Sans compter les conséquences de ces installations, qui produisent un digestat très azoté, qui est épandu sur les cultures. « Cela induit une pollution de l’air, alors contaminé par du protoxyde d’azote, un gaz à effet de serre, ou du dioxyde d’azote, dangereux pour les poumons, le sang, et peut causer des pluies acides, détaille Claude Cellier, représentant de la Confédération paysanne au Ceser. Avec la multiplication de ces usines, les effets sur l’environnement seraient probablement très importants, et en totale opposition avec le discours pseudo-écologiste qui est tenu aujourd’hui. »
- À Rennes, ce méthaniseur reconnaissable à son dôme rejette dans cette cuve le digestat, qui sera ensuite épandu dans les champs comme engrais. Julie Lallouët-Geffroy/Reporterre
Reporterre s’est aussi procuré une note de l’Agence de l’eau Rhin-Meuse, datée du 25 juin 2019, qui décrit « des dégradations significatives de la qualité des ressources en eau [probablement] liées à ce développement [de la méthanisation] ». Dans la zone où « l’agglomération de Metz prélève la plus grande partie de ses ressources en eau potable, [...] on observe depuis trois ans une dégradation importante de la qualité des ressources, [...] la branche méthanisée comporte des pics [de reliquats azotés] beaucoup plus importants que celle non méthanisée. »
Aussi, selon un rapport du ministère de la Transition écologique, la méthanisation industrielle s’accompagne d’un fort risque d’incident. Par exemple, suite à un accident en Bretagne qui a duré plusieurs jours, les habitants d’une cinquantaine de communes n’ont plus eu un accès constant à l’eau potable.
À l’approche des régionales, d’autres listes promettent de changer la politique énergétique du Grand Est
Les élections régionales, dont le premier tour est prévu le 20 juin prochain, pourraient aboutir à un changement de couleur politique de l’exécutif. Portée par Europe Écologie-Les Verts (EELV), le Parti socialiste (PS) et le Parti communiste français (PCF), la liste Il est temps ! d’Éliane Romani pourrait opérer un changement de cap radical si elle passait : « Déjà, nous insisterons sur la baisse de la consommation énergétique, en favorisant l’isolation thermique des bâtiments, dit-elle. Ensuite, nous ne donnerons plus 1 euro d’argent public à des entreprises nocives pour l’environnement. Nous ferons systématiquement un bilan des apports écologiques et sociaux des projets avant de les soutenir. La méthanisation n’est pas à rejeter en bloc, mais elle n’est vertueuse qu’à petite échelle. Nous favoriserons les projets portés par des citoyens, visant à produire de l’énergie de manière locale et à obtenir des zones autonomes énergétiquement, grâce à des mix entre des panneaux solaires et des éoliennes, par exemple. »

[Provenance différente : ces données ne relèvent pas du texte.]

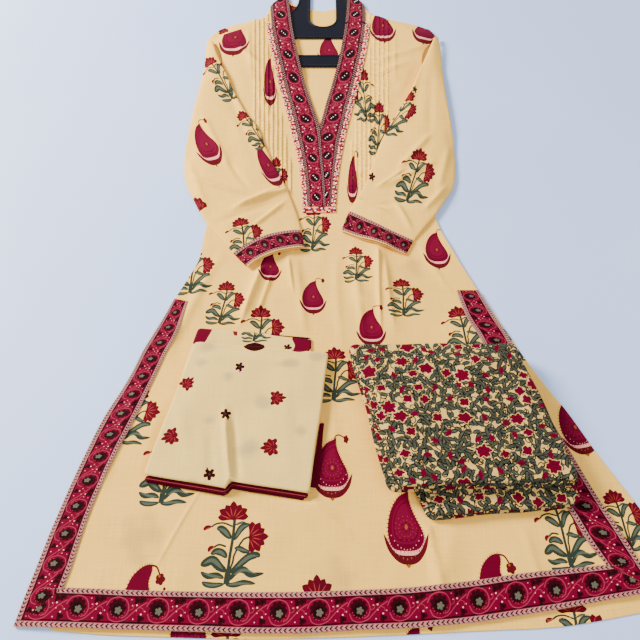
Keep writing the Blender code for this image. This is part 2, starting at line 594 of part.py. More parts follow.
def tube(name, sections, colour):
    """A flattened tube of cloth, open at both ends, lying on what is under it.

    Each section is (outer edge, inner fold, bow of the middle up the sleeve, height of the hollow).
    """
    shares = [0.0, 0.035, 0.12, 0.28, 0.5, 0.72, 0.88, 0.965, 1.0]
    verts, ring = [], 4 * len(shares)
    for (outer, inner, bow, hollow) in sections:
        outer, inner = np.array(outer), np.array(inner)
        width = math.hypot(*(inner - outer))
        run = (inner - outer) / width
        up = np.array([-run[1], run[0]]) * (1 if run[0] > 0 else -1)
        loops = {"bottom": [], "top": [], "hollow_low": [], "hollow_high": []}
        for k, share in enumerate(shares):
            edge = k in (0, len(shares) - 1)
            inset = (1 if k == 0 else -1) * WALL * 1.1 if edge else 0.0
            spot = outer + run * width * share + up * bow * 4 * share * (1 - share)
            inner_spot = spot + run * inset
            base = float(lying_over(spot[0], spot[1])[0])
            swell = hollow * math.sin(math.pi * share) ** 0.6 if 0 < share < 1 else 0.0
            rounding = 0.0008 if edge else 0.0
            room = 0.0006 + swell
            loops["bottom"].append((*spot, base + rounding))
            loops["top"].append((*spot, base + 2 * WALL + room - rounding))
            loops["hollow_low"].append((*inner_spot, base + WALL + (0.0001 if edge else 0.0)))
            loops["hollow_high"].append((*inner_spot, base + WALL + room - (0.0001 if edge else 0.0)))
        verts += loops["bottom"] + loops["top"][::-1] + loops["hollow_low"] + loops["hollow_high"][::-1]
    faces = []
    half = ring // 2
    for row in range(len(sections) - 1):
        a, b = row * ring, (row + 1) * ring
        for k in range(half):
            n = (k + 1) % half
            faces += [(a + k, a + n, b + n), (a + k, b + n, b + k)]
            k2, n2 = k + half, n + half
            faces += [(a + k2, b + n2, a + n2), (a + k2, b + k2, b + n2)]
    last = (len(sections) - 1) * ring
    for k in range(half):
        n = (k + 1) % half
        faces += [(k, k + half, n + half), (k, n + half, n)]
        faces += [(last + k, last + n + half, last + k + half), (last + k, last + n, last + n + half)]
    obj = make_object(name, verts, faces, colour, 0.85)
    face_outwards(obj)
    return obj


def face_outwards(obj):
    """Turns the faces out, by the sign of the volume that they enclose."""
    mesh = obj.data
    mesh.calc_loop_triangles()
    spots = np.array([v.co for v in mesh.vertices])
    tris = np.array([t.vertices for t in mesh.loop_triangles])
    a, b, c = spots[tris[:, 0]], spots[tris[:, 1]], spots[tris[:, 2]]
    if np.einsum("ij,ij->i", a, np.cross(b, c)).sum() < 0:
        mesh.flip_normals()


def make_sleeves():
    for name, table, cuff in (("sleeve_left", SLEEVE_LEFT, "cuff_left"),
                              ("sleeve_right", SLEEVE_RIGHT, "cuff_right")):
        rows = list(zip(*(table[key] for key in ("outer_x", "outer_y", "inner_x", "inner_y", "hollow"))))
        bend = CUFFS[cuff]["bow"]
        sections = []
        for number, (ox, oy, ix, iy, hollow) in enumerate(rows):
            share = max(0.0, (number - len(rows) + 5) / 4)
            sections.append(((ox, oy), (ix, iy), bend * share, hollow))
        tube(name, sections, CREAM)


def make_cuffs():
    for name, cuff in CUFFS.items():
        top_o, top_i = np.array(cuff["top_outer"]), np.array(cuff["top_inner"])
        foot_o, foot_i = np.array(cuff["foot_outer"]), np.array(cuff["foot_inner"])
        down_o, down_i = (foot_o - top_o), (foot_i - top_i)
        start_o = top_o + down_o / math.hypot(*down_o) * GAP * 1.4
        start_i = top_i + down_i / math.hypot(*down_i) * GAP * 1.4
        sections = []
        for share in (0.0, 0.5, 1.0):
            outer = tuple(start_o + (foot_o - start_o) * share)
            inner = tuple(start_i + (foot_i - start_i) * share)
            sections.append((outer, inner, cuff["bow"] * (1 - 0.3 * share), 0.0020))
        tube(name, sections, CRIMSON)


def rounded_corners(corners, radius, per_corner, per_side):
    """A four-cornered outline with round corners, clockwise from the first corner."""
    points = []
    corners = [np.array(c, float) for c in corners]
    for k in range(4):
        before, here, after = corners[k - 1], corners[k], corners[(k + 1) % 4]
        into = (before - here) / math.hypot(*(before - here))
        out = (after - here) / math.hypot(*(after - here))
        start, end = here + into * radius, here + out * radius
        for t in np.linspace(0, 1, per_corner):
            points.append((1 - t) ** 2 * start + 2 * t * (1 - t) * here + t * t * end)
        next_start = after + (here - after) / math.hypot(*(here - after)) * radius
        for t in np.linspace(0, 1, per_side + 2)[1:-1]:
            points.append(end + (next_start - end) * t)
    return points


def folded_stack(name, layers, base, crown, radius, colour, per_side=7):
    """Folded cloth as one closed solid with a rounded edge for each layer."""
    rings = []
    rounding = min(LAYER_ROUNDING, 0.3 * radius)
    for number, layer in enumerate(layers):
        outline = rounded_corners(layer["corners"], radius, 3, per_side)
        centre = np.mean(outline, axis=0)
        for height, inset in ((layer["low"], rounding), ((layer["low"] + layer["high"]) / 2, 0.0),
                              (layer["high"], rounding)):
            if number and inset and height == layer["low"]:
                height += 0.0002
            elif inset and height == layer["high"] and number < len(layers) - 1:
                height -= 0.0002
            ring = []
            for k, p in enumerate(outline):
                run = outline[(k + 1) % len(outline)] - outline[k - 1]
                inward = np.array([run[1], -run[0]]) / math.hypot(*run)
                if np.dot(inward, centre - p) < 0:
                    inward = -inward
                spot = p + inward * inset
                ring.append((spot[0], spot[1], base + height))
            rings.append(ring)
    count = len(rings[0])
    verts = [v for ring in rings for v in ring]
    faces = []
    for r in range(len(rings) - 1):
        for k in range(count):
            a, b = r * count + k, r * count + (k + 1) % count
            faces += [(a, b, b + count), (a, b + count, a + count)]
    for ring_number, inner_step in ((0, None), (len(rings) - 1, 0.030)):
        outline = join([(v[0], v[1]) for v in rings[ring_number]])
        extra = []
        if inner_step is not None and crown > 0:
            extra = [tuple(p) for p in inner_points(outline, inner_step, 0.012)]
        plan, held = triangulate([outline], (), extra)
        level = rings[ring_number][0][2]
        index = {}
        for t in held[0]:
            face = []
            for v in t:
                if v not in index:
                    away = [math.hypot(plan[v][0] - x, plan[v][1] - y) for x, y, _ in rings[ring_number]]
                    if min(away) < 1e-6:
                        index[v] = ring_number * count + int(np.argmin(away))
                    else:
                        index[v] = len(verts)
                        depth = float(-outside(outline, *plan[v])[0])
                        verts.append((plan[v][0], plan[v][1], level + crown * float(smooth(depth / 0.035))))
                face.append(index[v])
            faces.append(tuple(face))
    obj = make_object(name, verts, faces, colour, 0.9)
    mend_winding(obj)
    return obj


def mend_winding(obj):
    work = bmesh.new()
    work.from_mesh(obj.data)
    bmesh.ops.recalc_face_normals(work, faces=work.faces)
    work.to_mesh(obj.data)
    work.free()


def make_folded_pieces():
    on_front = 2 * WALL + 2 * GAP
    on_border = on_front + GAP + STRIP_WALL
    folded_stack("trousers_folded", TROUSER_LAYERS, on_border, TROUSER_CROWN, 0.012, LEAF_GREY)
    folded_stack("stole_folded", STOLE_LAYERS, on_front, STOLE_CROWN, 0.006, STOLE_CREAM)
    folded_stack("stole_foot_strip", STOLE_FOOT_STRIP, on_front, 0.0, 0.0024, CRIMSON)
    folded_stack("stole_side_strip", STOLE_SIDE_STRIP, on_front, 0.0, 0.0020, CRIMSON, per_side=3)


make_back()
make_kurta_panels()
make_hanger()
make_sleeves()
make_cuffs()
make_folded_pieces()

corners = np.array([v.co for obj in bpy.data.objects for v in obj.data.vertices])
middle = (corners.min(axis=0) + corners.max(axis=0)) / 2
for obj in bpy.data.objects:
    for vert in obj.data.vertices:
        vert.co.x -= middle[0]
        vert.co.y -= middle[1]
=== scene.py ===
"""A kurta set laid on the floor: the kurta on its hanger, with a folded stole and folded trousers on it."""
import math
import random

import bpy
import numpy as np
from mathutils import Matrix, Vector, noise
from mathutils.bvhtree import BVHTree
from mathutils.geometry import convex_hull_2d, delaunay_2d_cdt


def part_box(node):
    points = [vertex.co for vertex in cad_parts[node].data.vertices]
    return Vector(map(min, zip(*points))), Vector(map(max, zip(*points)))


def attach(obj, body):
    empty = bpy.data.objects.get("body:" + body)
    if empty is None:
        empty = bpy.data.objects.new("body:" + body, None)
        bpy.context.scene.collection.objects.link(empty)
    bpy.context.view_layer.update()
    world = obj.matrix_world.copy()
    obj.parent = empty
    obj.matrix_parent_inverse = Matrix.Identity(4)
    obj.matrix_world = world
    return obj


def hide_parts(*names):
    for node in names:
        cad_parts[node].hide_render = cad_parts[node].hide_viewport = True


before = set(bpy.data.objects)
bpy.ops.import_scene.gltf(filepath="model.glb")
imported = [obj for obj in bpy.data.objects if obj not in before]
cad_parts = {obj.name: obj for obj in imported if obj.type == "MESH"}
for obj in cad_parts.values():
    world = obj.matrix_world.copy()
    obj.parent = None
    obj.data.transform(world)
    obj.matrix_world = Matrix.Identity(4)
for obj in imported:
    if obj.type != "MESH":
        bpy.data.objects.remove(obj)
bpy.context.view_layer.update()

# The floor and the light
# A plain, pale floor of the blue-grey kind that such sets are photographed on.
# Two large soft lamps stand in for the windows of the room.


def dye(red, green, blue):
    """A colour given as screen values from 0 to 255, in the linear values that a shader takes."""
    parts = [c / 255 for c in (red, green, blue)]
    return tuple(c / 12.92 if c <= 0.04045 else ((c + 0.055) / 1.055) ** 2.4 for c in parts)


def new_material(name, colour, roughness):
    """A material with its node tree and its shader."""
    material = bpy.data.materials.new(name)
    material.use_nodes = True
    tree = material.node_tree
    shader = tree.nodes["Principled BSDF"]
    shader.inputs["Base Color"].default_value = (*colour, 1.0)
    shader.inputs["Roughness"].default_value = roughness
    return material, tree, shader


def add_node(tree, kind, inputs=(), **settings):
    """A node with its inputs' values and its settings."""
    node = tree.nodes.new(kind)
    for key, value in settings.items():
        setattr(node, key, value)
    for key, value in dict(inputs).items():
        node.inputs[key].default_value = value
    return node


def wire(tree, *joints):
    """Joins nodes, each joint given as a node, its output, the next node and its input."""
    for source, output, node, entry in joints:
        tree.links.new(source.outputs[output], node.inputs[entry])


def two_tone(tree, dark, light):
    """A ramp from one colour to another."""
    ramp = add_node(tree, "ShaderNodeValToRGB")
    for element, colour in zip(ramp.color_ramp.elements, (dark, light)):
        element.color = (*colour, 1)
    return ramp


def place(name, mesh, material):
    mesh.materials.append(material)
    piece = bpy.data.objects.new(name, mesh)
    bpy.context.collection.objects.link(piece)
    return piece


FLOOR_REACH = 6.0
floor_mesh = bpy.data.meshes.new("floor")
corners = [(x * FLOOR_REACH, y * FLOOR_REACH, 0) for x, y in ((-1, -1), (1, -1), (1, 1), (-1, 1))]
floor_mesh.from_pydata(corners, [], [(0, 1, 2, 3)])
floor_material, tree, shader = new_material("pale_floor", dye(180, 200, 240), 0.60)
cloudy = add_node(tree, "ShaderNodeTexNoise", {"Scale": 3.0, "Detail": 2.0})
tint = two_tone(tree, dye(176, 196, 240), dye(192, 212, 250))
spot = add_node(tree, "ShaderNodeTexCoord")
wire(tree, (spot, "Object", cloudy, "Vector"), (cloudy, "Fac", tint, "Fac"),
     (tint, "Color", shader, "Base Color"))
place("floor", floor_mesh, floor_material)


def lamp(name, spot, target, size, power, colour):
    data = bpy.data.lights.new(name, "AREA")
    data.shape = "DISK"
    data.size = size
    data.energy = power
    data.color = colour
    light = bpy.data.objects.new(name, data)
    light.location = spot
    light.rotation_euler = (Vector(target) - Vector(spot)).to_track_quat("-Z", "Y").to_euler()
    bpy.context.collection.objects.link(light)


lamp("window_light", (-2.30, 0.95, 1.45), (0.0, -0.05, 0.0), 1.0, 262.0, (1.0, 0.97, 0.93))
lamp("room_light", (1.2, -1.3, 2.2), (0.0, -0.1, 0.0), 2.4, 40.0, (0.95, 0.97, 1.0))
world = bpy.data.worlds.new("room")
world.use_nodes = True
world.node_tree.nodes["Background"].inputs["Color"].default_value = (0.90, 0.93, 1.0, 1.0)
world.node_tree.nodes["Background"].inputs["Strength"].default_value = 0.80
bpy.context.scene.world = world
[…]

De son côté, Jean-Marie Brom, référent énergie de la liste Appel inédit, soutenu par la France insoumise (LFI), Génération·s et Place publique, souhaite « créer une commission indépendante chargée d’évaluer l’utilité sociale, écologique et énergétique des projets subventionnés et imposer des contraintes environnementales supplémentaires ». Lui aussi défend l’idée d’un mix énergétique, avec des microcentrales hydrauliques, des éoliennes et des panneaux photovoltaïques. Ce physicien du CNRS pousserait pour créer « un grand pôle de recherche et de développement sur l’énergie solaire en Lorraine. Des laboratoires travaillent déjà sur le sujet à Nancy. Les panneaux photovoltaïques ne nécessitent pas forcément des terres rares et sont recyclables, c’est une énergie très prometteuse ».